RE: non-ascii user name & password
Chris Newman (Chris.Newman@innosoft.com)
Tue, 22 Sep 1998 01:20:28 +0100 (BST)
On Mon, 21 Sep 1998, Paul Leach wrote:
> Or, I could say:
> ------------------
> passwd = *OCTET
>
> It is the responsibility of the client implementation to make sure that the
> user can generate any octet string when providing the password. A protocol
> for setting and changing passwords (which is beyond the scope of this
> document) must specify how what the user provides maps to the actual octet
> string "on the wire".
> -------------------
That's the right formal syntax (although a recommendation to exclude NUL
might be wise). However, most passwords are typed as characters, so an
interoperable spec (at least to get multi-client interoperability) has to
say how typed characters in a password are encoded. The difference is
visible on the wire even though the server should not care.
My suggestion:
When a password is typed by a user, the characters are encoded in
US-ASCII. Encoding of non-US-ASCII characters is not specified at this
time, but use of localized character sets such as ISO-8859-1 for this
purpose is forbidden. Clients are encouraged to provide a facility for
entry of uninterpreted binary passwords.
I think this is the best interoperability we can get at this time without
creating an implementation burden.
The user name is TEXT (in a quoted string) which is trickier to deal with
since it is in the base protocol which by context defaults to ISO-8859-1.

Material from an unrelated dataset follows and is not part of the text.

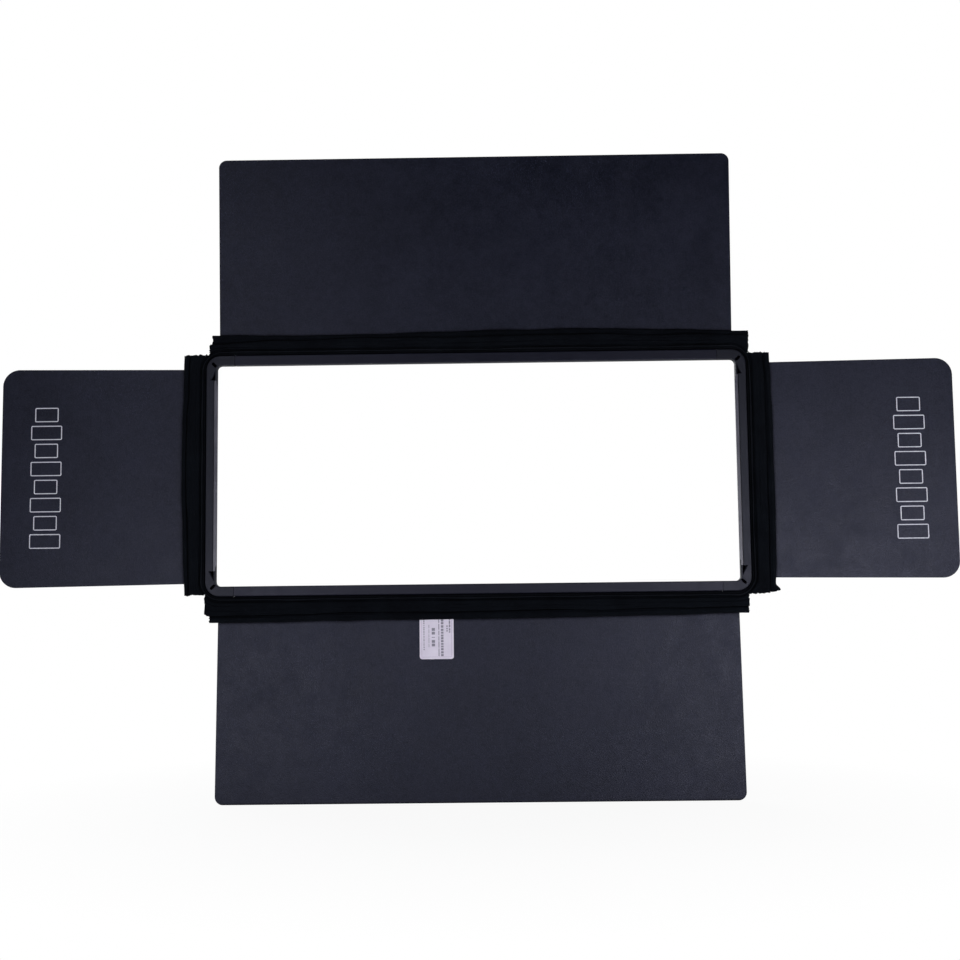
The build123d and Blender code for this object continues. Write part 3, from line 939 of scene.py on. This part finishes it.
# Columns of bars, in mm: place across the sticker, bar width, shortest and longest bar, lowest and highest
# bar above the sticker's lower edge.
PRINT_COLUMNS = (
    (-14.9, 1.3, 0.9, 1.7, 10.5, 47.0),
    (-9.1, 0.6, 3.0, 7.0, 14.0, 36.5),
    (2.6, 1.0, 5.0, 10.0, 3.4, 46.9),
    (6.5, 3.0, 1.9, 2.9, 3.4, 46.9),
    (12.2, 1.6, 1.4, 2.1, 32.0, 39.5),
    (15.2, 1.7, 1.6, 3.4, 30.7, 47.3),
)
# Shortest and longest gap between the bars of a column, in mm.
BAR_GAPS = (0.5, 1.2)
# Heavy blocks, in mm: height of the middle above the lower edge, and length. Then their place and width.
PRINT_BLOCKS = ((16.5, 3.3), (20.6, 3.3), (25.4, 0.8), (30.3, 3.3), (34.6, 3.3))
BLOCK_PLACE = -3.9
BLOCK_WIDTH = 3.8
# The border's distance from the sticker's edge, the radius of its corners and the width of its line.
BORDER_MARGIN = 2.4 * MM
BORDER_CORNER = 1.5 * MM
BORDER_STROKE = 0.2 * MM


def make_sticker_print():
    """Plain bars and a thin border on the sticker, in place of printing."""
    rng = np.random.default_rng(5)
    low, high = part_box("label_sticker")
    base = Vector(((low.x + high.x) / 2, low.y, low.z))
    width, height = high.x - low.x, high.z - low.z
    work = bmesh.new()
    border = (width - 2 * BORDER_MARGIN, height - 2 * BORDER_MARGIN)
    add_ring(work, base + UP * height / 2, *border, BORDER_CORNER, BORDER_STROKE)

    def add_bar(across, up, bar_width, bar_height):
        place = base + (ACROSS * across + UP * up) * MM
        add_patch(work, place, bar_width * MM, bar_height * MM)

    for up, length in PRINT_BLOCKS:
        add_bar(BLOCK_PLACE, up, BLOCK_WIDTH, length)
    for across, bar_width, shortest, longest, start, end in PRINT_COLUMNS:
        travel = start
        while travel < end:
            length = rng.uniform(shortest, longest)
            add_bar(across, travel + length / 2, bar_width, length)
            travel += length + rng.uniform(*BAR_GAPS)
    finish_print(work, "sticker_print", TYPE, "bottom_leaf_body")


make_sticker_print()

# ------------------------------------------------------------------ floor, light and camera

WHITE = (1.0, 1.0, 1.0)
FLOOR_TONES = ((0.84, 0.84, 0.85), (0.88, 0.88, 0.89))
# Half the floor's side, in metres, and its clearance under the lowest edge.
FLOOR_HALF = 8.0
FLOOR_GAP = 0.5 * MM
# The floor turns from nearly white to white for the camera between these distances from the origin.
FADE_START, FADE_END = 0.42, 0.75
FADE_SHARE = 0.93
# How brightly the surroundings light the object, on the camera's side and behind the object, their colour,
# and between which parts along Y of a direction one side turns into the other.
FRONT_ROOM, BACK_ROOM = 0.004, 0.45
ROOM_COLOUR = (0.86, 0.91, 1.0)
ROOM_FRONT, ROOM_BACK = -0.25, 0.35


def make_floor():
    """Pale floor under the lowest edge, fading into the white surroundings."""
    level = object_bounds()[0].z - FLOOR_GAP
    mesh = bpy.data.meshes.new("floor")
    signs = ((-1, -1), (1, -1), (1, 1), (-1, 1))
    corners = [(sx * FLOOR_HALF, sy * FLOOR_HALF, level) for sx, sy in signs]
    mesh.from_pydata(corners, [], [(0, 1, 2, 3)])
    material, nodes, place = new_material("floor")
    pale = nodes.tint(nodes.noise(place, scale=30.0, detail=3.0), *FLOOR_TONES)
    matt = nodes.add("ShaderNodeBsdfDiffuse", Color=pale)
    glow = nodes.add("ShaderNodeEmission", Color=WHITE, Strength=1.0)
    seen = nodes.add("ShaderNodeLightPath").outputs["Is Camera Ray"]
    far = nodes.add("ShaderNodeVectorMath", Vector=place)
    far.operation = "LENGTH"
    fade = nodes.ramp(far.outputs["Value"], FADE_START, FADE_END, FADE_SHARE, 1.0)
    mix = nodes.add("ShaderNodeMixShader", Fac=nodes.math("MULTIPLY", seen, fade))
    nodes.put(mix.inputs[1], matt.outputs[0])
    nodes.put(mix.inputs[2], glow.outputs[0])
    nodes.add("ShaderNodeOutputMaterial", Surface=mix.outputs[0])
    add_object("floor", mesh, material)


def make_world():
    """White surroundings for the camera. As a light they're bright behind the object and dim before it."""
    world = bpy.data.worlds.new("studio")
    bpy.context.scene.world = world
    world.use_nodes = True
    nodes = Nodes(world.node_tree)
    seen = nodes.add("ShaderNodeLightPath").outputs["Is Camera Ray"]
    way = nodes.add("ShaderNodeTexCoord").outputs["Generated"]
    split = nodes.add("ShaderNodeSeparateXYZ", Vector=way)
    strength = nodes.ramp(split.outputs["Y"], ROOM_FRONT, ROOM_BACK, FRONT_ROOM, BACK_ROOM)
    room = nodes.add("ShaderNodeBackground", Color=ROOM_COLOUR, Strength=strength)
    white = nodes.add("ShaderNodeBackground", Color=WHITE, Strength=1.0)
    mix = nodes.add("ShaderNodeMixShader", Fac=seen)
    nodes.put(mix.inputs[1], room.outputs[0])
    nodes.put(mix.inputs[2], white.outputs[0])
    nodes.add("ShaderNodeOutputWorld", Surface=mix.outputs[0])


COOL = (0.94, 0.93, 1.0)
# Soft lights: name, place, the point it is aimed at, size in metres, power in watts, colour.
SOFTBOXES = (
    ("low_right", (0.85, -1.0, -0.20), (0.45, 0.0, -0.15), (0.5, 0.32), 3.9, COOL),
    ("low_middle", (0.62, -1.05, -0.26), (0.35, 0.0, -0.25), (0.3, 0.22), 4.4, COOL),
    ("low_left", (-0.50, -0.95, -0.27), (-0.2, 0.0, -0.3), (0.3, 0.2), 3.4, COOL),
    ("high_left", (-0.50, -0.70, 0.45), (-0.30, 0.0, 0.13), (0.2, 0.2), 0.9, COOL),
    ("back", (-1.6, 2.8, 1.2), (0.0, 0.0, 0.0), (2.0, 2.0), 45.0, WHITE),
)


def add_softbox(name, place, aim, size, power, colour):
    """Rectangular soft light that points at a place."""
    light = bpy.data.lights.new(name, "AREA")
    light.shape = "RECTANGLE"
    light.size, light.size_y = size
    light.energy = power
    light.color = colour
    made = bpy.data.objects.new(name, light)
    made.location = place
    made.rotation_mode = "QUATERNION"
    made.rotation_quaternion = (Vector(aim) - Vector(place)).to_track_quat("-Z", "Y")
    bpy.context.scene.collection.objects.link(made)


# How the camera sees the object: turns in degrees, then the origin's place in the camera's view in metres,
# to the right, ahead and up.
TILT, YAW, ROLL = -5.33, -0.68, -0.64
ORIGIN_SEEN = (-0.0041, 1.600, 0.0095)
# Sensor width and focal length in mm, and how near and far the camera sees, in metres.
SENSOR, LENS = 36.0, 50.8275
NEAREST, FARTHEST = 0.05, 50.0


def make_camera():
    """Camera a little below the middle, looking slightly up."""
    tilt, yaw, roll = (math.radians(angle) for angle in (TILT, YAW, ROLL))
    turn = Matrix.Rotation(roll, 3, "Y") @ Matrix.Rotation(tilt, 3, "X") @ Matrix.Rotation(yaw, 3, "Z")
    back = turn.transposed()
    right, forward, up = (back @ Vector(axis) for axis in ((1, 0, 0), (0, 1, 0), (0, 0, 1)))
    place = -(back @ Vector(ORIGIN_SEEN))
    data = bpy.data.cameras.new("camera")
    data.sensor_width = SENSOR
    data.lens = LENS
    data.clip_start = NEAREST
    data.clip_end = FARTHEST
    camera = bpy.data.objects.new("camera", data)
    bpy.context.scene.collection.objects.link(camera)
    axes = Matrix((right, up, -forward)).transposed().to_4x4()
    camera.matrix_world = Matrix.Translation(place) @ axes
    bpy.context.scene.camera = camera


make_floor()
make_world()
for softbox in SOFTBOXES:
    add_softbox(*softbox)
make_camera()
bpy.context.scene.view_settings.view_transform = "Standard"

The problem is that no other protocol made the mistake of using ISO-8859-1
for user names, and they are likely to be amended to use UTF-8. Since
HTTP digest includes the username in the one-way-function used to store
the password on the server, this would mean that non-ASCII usernames
wouldn't be able to share authentication backend databases between HTTP
digest and other protocols. I think that would be a serious mistake.
I'd say that any server which permits non-ASCII characters in the username
field SHOULD convert them to UTF-8 prior to including them in the
one-way-function. The conversion from ISO-8859-1 to UTF-8 is trivial, so
that's not a significant burden in exchange for multi-protocol
interoperability of digest authentication.
RFC 2047 encoding is forbidden in a quoted-string, so that can't be used
on the user name. As it stands, user names in HTTP are Euro-centric
unless RFC 2231 encoding were to be permitted at some future date.
- Chris